Alternatives to Rent-to-Own
Given the pros and cons for both buyer and seller in a rent-to-own deal, both parties should also consider alternatives to this transaction.
Wraparound financing is an alternative often used where the seller has a mortgage on the home and the buyer has sufficient income but, for a variety of reasons, is unable to obtain a mortgage. The buyer makes a down payment at the time of the sale and signs a promissory note to the seller for the remainder of the purchase price, plus interest. The buyer then makes monthly payments to the seller, who uses that money to pay off the existing mortgage. This type of financing saves each side closing costs and allows the buyer to make more money by charging an interest rate slightly higher than that of the existing mortgage. Of course, both sides remain vulnerable: The seller needs the monthly payments to pay off the mortgage, and even if the buyer pays on time, the home can be foreclosed on if the seller does not make mortgage payments [source: Kass].
Under a land installment contract, the seller agrees to transfer the title to a home and the property it sits on only after the buyer has met certain conditions specified in the contract, typically the payment of the purchase price plus interest.
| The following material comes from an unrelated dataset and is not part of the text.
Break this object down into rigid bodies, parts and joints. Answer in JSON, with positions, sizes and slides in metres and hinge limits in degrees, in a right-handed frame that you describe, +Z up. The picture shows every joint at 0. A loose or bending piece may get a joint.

This type of agreement is commonly used where the buyer is capable of making only a small down payment and smaller monthly payments. In this situation, there is no mortgage, or the existing mortgage is being paid by the seller, who must pay it off before transferring title to the buyer. The buyer should ensure that the seller does in fact own the property before entering a land installment contract. As with rent-to-own, the buyer is typically responsible for repairs to the property and may also be expected to pay property taxes and homeowner’s insurance [source: Southeastern Ohio Legal Services].